• _Stated task_: Repeat the records below exactly.

• _Dataset rows_:

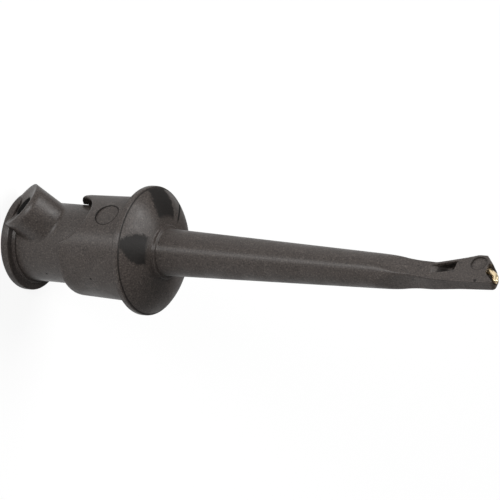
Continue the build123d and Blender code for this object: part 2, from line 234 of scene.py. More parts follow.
class CLIP_PG_nylon(bpy.types.PropertyGroup):
    """Look of the moulded nylon"""

    colour: colour_of("Colour", "Colour of the black nylon", 0.039, 0.032, 0.0285)
    pale: colour_of("Fibre colour", "Colour of the glass fibres at the skin", 0.082, 0.069, 0.061)
    pore: colour_of("Pore colour", "Colour of the small dark pores", 0.014, 0.012, 0.011)
    grain: length("Grain", "Size of the moulded grain", 0.13)
    relief: length("Relief", "Height of the moulded grain", 0.04)
    roughness: share_of("Roughness", "Middle roughness of the skin", 0.42)
    unevenness: share_of("Unevenness", "Range over which the roughness changes", 0.12)
    specular: share_of("Specular level", "Strength of the skin's reflection", 0.34)
    sheen: share_of("Drawn sheen", "How far a turned mould draws out the highlights", 0.9)


class CLIP_PG_metal(bpy.types.PropertyGroup):
    """Look of the metal pieces"""

    gold: colour_of("Gold", "Colour of the gold plating", 1.0, 0.81, 0.52)
    brass: colour_of("Brass", "Colour of the brass terminal", 0.72, 0.52, 0.24)
    steel: colour_of("Steel", "Colour of the spring wire", 0.56, 0.56, 0.57)
    relief: length("Relief", "Height of the drawn lines", 0.02)
    unevenness: share_of("Unevenness", "Range over which the roughness changes", 0.14)


class CLIP_PG_stage(bpy.types.PropertyGroup):
    """Camera, floor and lights"""

    camera: point("Camera", "Where the camera stands", -207.7, -164, 190)
    lens: number("Lens", "Focal length in millimetres of a 36 mm sensor", 216.0, 1.0)
    distance: length("Light distance", "Distance of the lights from the clip", 450)
    key: number("Key light", "Power of the light at the camera's side", 1.7)
    key_height: length("Key height", "Height of that light above the clip's middle", 110)
    key_size: point("Key size", "Width and height of that light", 100, 200)
    fill: number("Top light", "Power of the light above", 2.0)
    fill_size: point("Top size", "Width and height of the light above", 200, 300)
    world: number("World", "Strength of the surrounding light", 0.22)
    shadow: share_of("Shadow", "Share of the floor that is lit and shows the shadow", 0.1)
    floor: length("Floor", "Half the width of the floor", 3000)


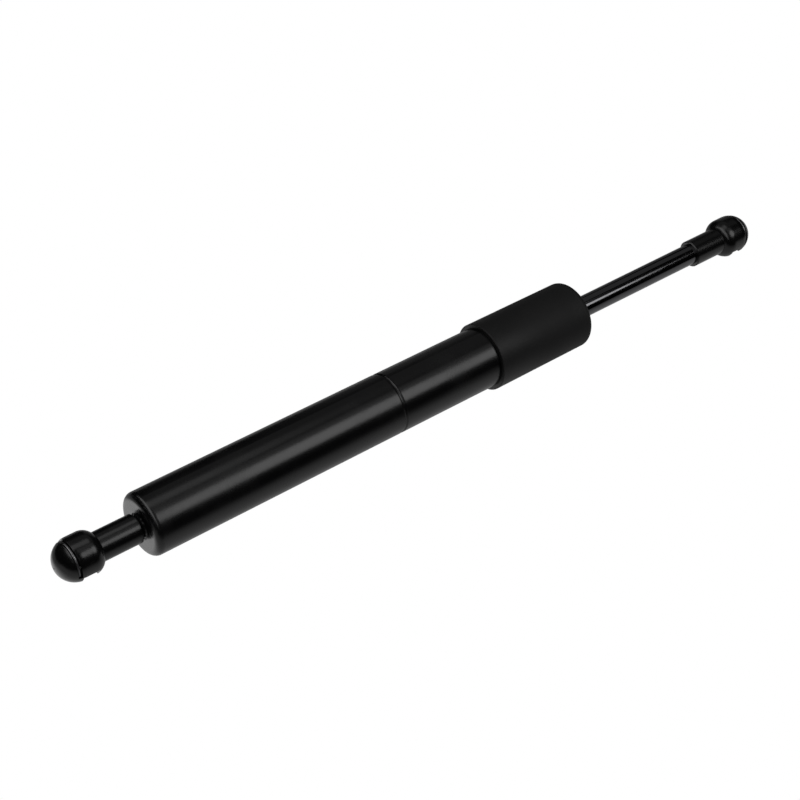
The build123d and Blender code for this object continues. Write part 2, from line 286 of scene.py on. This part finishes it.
def handling_group():
    """Soft smears of oil and dust from hands and packing, and short fine scratches."""
    tree, given, out = new_group(
        "handling",
        [("Place", VECTOR, None), ("Smear", NUMBER, 0.02)],
        [("Smears", NUMBER), ("Scratches", NUMBER)],
    )
    per_metre = calc(tree, "DIVIDE", 1.0, given["Smear"])
    smears = noise(tree, given["Place"], per_metre, 4.0, 0.6)
    tree.links.new(ramp(tree, smears, *SMEAR_SHOWS), out["Smears"])
    scratches = None
    for turn in SCRATCH_TURNS:
        turned = add(
            tree,
            "ShaderNodeMapping",
            {"Vector": given["Place"], "Rotation": (turn, 0.4 * turn, turn), "Scale": SCRATCH_SCALE},
        ).outputs[0]
        streak = noise(tree, turned, calc(tree, "MULTIPLY", per_metre, SCRATCHES_PER_SMEAR), 1.0, 0.5)
        line = ramp(tree, calc(tree, "ABSOLUTE", calc(tree, "SUBTRACT", streak, 0.5)), SCRATCH_WIDTH, 0.0)
        patch = ramp(tree, noise(tree, turned, per_metre, 1.0, 0.5), *SCRATCH_PATCH)
        line = calc(tree, "MULTIPLY", line, patch)
        scratches = line if scratches is None else calc(tree, "MAXIMUM", scratches, line)
    tree.links.new(scratches, out["Scratches"])
    return tree


WEAR_PATCHES_PER_METRE = 700.0
WEAR_CONTRAST = 2.2
WEAR_STARTS = 1.15
WEAR_FULL = 1.35


def edge_wear_group():
    """A broken line of wear: strongest on the edge itself, gone beyond Width, and patchy along it."""
    tree, given, out = new_group(
        "edge_wear",
        [
            ("Distance", NUMBER, 1.0),
            ("Width", NUMBER, 0.0005),
            ("Place", VECTOR, None),
            ("Amount", NUMBER, 0.5),
        ],
        [("Wear", NUMBER)],
    )
    widths_off = calc(tree, "DIVIDE", calc(tree, "ABSOLUTE", given["Distance"]), given["Width"])
    near = calc(tree, "SUBTRACT", 1.0, widths_off)
    patches = noise(tree, given["Place"], WEAR_PATCHES_PER_METRE, 4.0, 0.65)
    uneven = calc(tree, "MULTIPLY", calc(tree, "SUBTRACT", patches, 0.5), WEAR_CONTRAST)
    level = calc(tree, "ADD", near, uneven)
    worn = ramp(tree, level, calc(tree, "SUBTRACT", WEAR_STARTS, given["Amount"]), WEAR_FULL)
    tree.links.new(calc(tree, "MULTIPLY", worn, calc(tree, "GREATER_THAN", near, 0.0)), out["Wear"])
    return tree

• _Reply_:
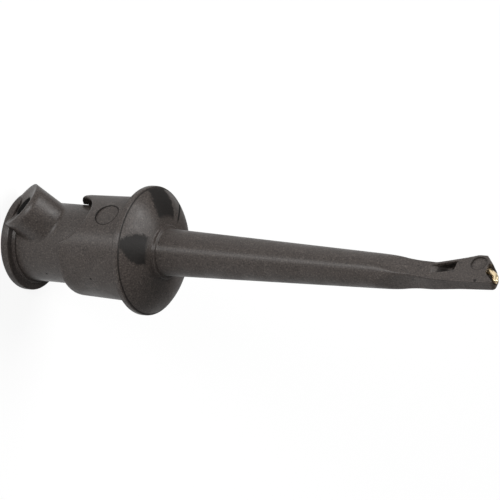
Continue the build123d and Blender code for this object: part 2, from line 234 of scene.py. More parts follow.
class CLIP_PG_nylon(bpy.types.PropertyGroup):
    """Look of the moulded nylon"""

    colour: colour_of("Colour", "Colour of the black nylon", 0.039, 0.032, 0.0285)
    pale: colour_of("Fibre colour", "Colour of the glass fibres at the skin", 0.082, 0.069, 0.061)
    pore: colour_of("Pore colour", "Colour of the small dark pores", 0.014, 0.012, 0.011)
    grain: length("Grain", "Size of the moulded grain", 0.13)
    relief: length("Relief", "Height of the moulded grain", 0.04)
    roughness: share_of("Roughness", "Middle roughness of the skin", 0.42)
    unevenness: share_of("Unevenness", "Range over which the roughness changes", 0.12)
    specular: share_of("Specular level", "Strength of the skin's reflection", 0.34)
    sheen: share_of("Drawn sheen", "How far a turned mould draws out the highlights", 0.9)


class CLIP_PG_metal(bpy.types.PropertyGroup):
    """Look of the metal pieces"""

    gold: colour_of("Gold", "Colour of the gold plating", 1.0, 0.81, 0.52)
    brass: colour_of("Brass", "Colour of the brass terminal", 0.72, 0.52, 0.24)
    steel: colour_of("Steel", "Colour of the spring wire", 0.56, 0.56, 0.57)
    relief: length("Relief", "Height of the drawn lines", 0.02)
    unevenness: share_of("Unevenness", "Range over which the roughness changes", 0.14)


class CLIP_PG_stage(bpy.types.PropertyGroup):
    """Camera, floor and lights"""

    camera: point("Camera", "Where the camera stands", -207.7, -164, 190)
    lens: number("Lens", "Focal length in millimetres of a 36 mm sensor", 216.0, 1.0)
    distance: length("Light distance", "Distance of the lights from the clip", 450)
    key: number("Key light", "Power of the light at the camera's side", 1.7)
    key_height: length("Key height", "Height of that light above the clip's middle", 110)
    key_size: point("Key size", "Width and height of that light", 100, 200)
    fill: number("Top light", "Power of the light above", 2.0)
    fill_size: point("Top size", "Width and height of the light above", 200, 300)
    world: number("World", "Strength of the surrounding light", 0.22)
    shadow: share_of("Shadow", "Share of the floor that is lit and shows the shadow", 0.1)
    floor: length("Floor", "Half the width of the floor", 3000)


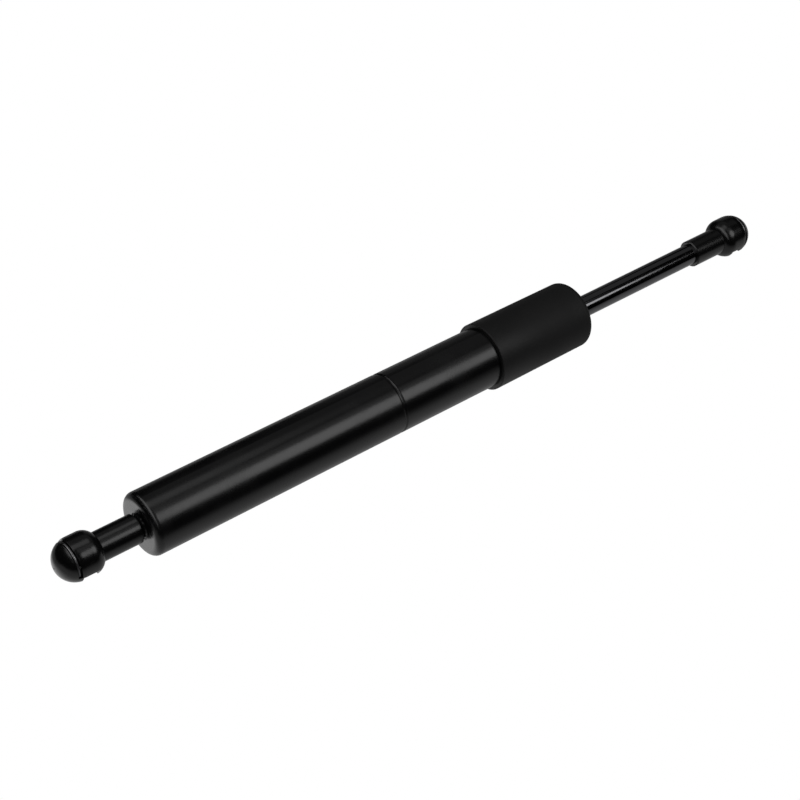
The build123d and Blender code for this object continues. Write part 2, from line 286 of scene.py on. This part finishes it.
def handling_group():
    """Soft smears of oil and dust from hands and packing, and short fine scratches."""
    tree, given, out = new_group(
        "handling",
        [("Place", VECTOR, None), ("Smear", NUMBER, 0.02)],
        [("Smears", NUMBER), ("Scratches", NUMBER)],
    )
    per_metre = calc(tree, "DIVIDE", 1.0, given["Smear"])
    smears = noise(tree, given["Place"], per_metre, 4.0, 0.6)
    tree.links.new(ramp(tree, smears, *SMEAR_SHOWS), out["Smears"])
    scratches = None
    for turn in SCRATCH_TURNS:
        turned = add(
            tree,
            "ShaderNodeMapping",
            {"Vector": given["Place"], "Rotation": (turn, 0.4 * turn, turn), "Scale": SCRATCH_SCALE},
        ).outputs[0]
        streak = noise(tree, turned, calc(tree, "MULTIPLY", per_metre, SCRATCHES_PER_SMEAR), 1.0, 0.5)
        line = ramp(tree, calc(tree, "ABSOLUTE", calc(tree, "SUBTRACT", streak, 0.5)), SCRATCH_WIDTH, 0.0)
        patch = ramp(tree, noise(tree, turned, per_metre, 1.0, 0.5), *SCRATCH_PATCH)
        line = calc(tree, "MULTIPLY", line, patch)
        scratches = line if scratches is None else calc(tree, "MAXIMUM", scratches, line)
    tree.links.new(scratches, out["Scratches"])
    return tree


WEAR_PATCHES_PER_METRE = 700.0
WEAR_CONTRAST = 2.2
WEAR_STARTS = 1.15
WEAR_FULL = 1.35


def edge_wear_group():
    """A broken line of wear: strongest on the edge itself, gone beyond Width, and patchy along it."""
    tree, given, out = new_group(
        "edge_wear",
        [
            ("Distance", NUMBER, 1.0),
            ("Width", NUMBER, 0.0005),
            ("Place", VECTOR, None),
            ("Amount", NUMBER, 0.5),
        ],
        [("Wear", NUMBER)],
    )
    widths_off = calc(tree, "DIVIDE", calc(tree, "ABSOLUTE", given["Distance"]), given["Width"])
    near = calc(tree, "SUBTRACT", 1.0, widths_off)
    patches = noise(tree, given["Place"], WEAR_PATCHES_PER_METRE, 4.0, 0.65)
    uneven = calc(tree, "MULTIPLY", calc(tree, "SUBTRACT", patches, 0.5), WEAR_CONTRAST)
    level = calc(tree, "ADD", near, uneven)
    worn = ramp(tree, level, calc(tree, "SUBTRACT", WEAR_STARTS, given["Amount"]), WEAR_FULL)
    tree.links.new(calc(tree, "MULTIPLY", worn, calc(tree, "GREATER_THAN", near, 0.0)), out["Wear"])
    return tree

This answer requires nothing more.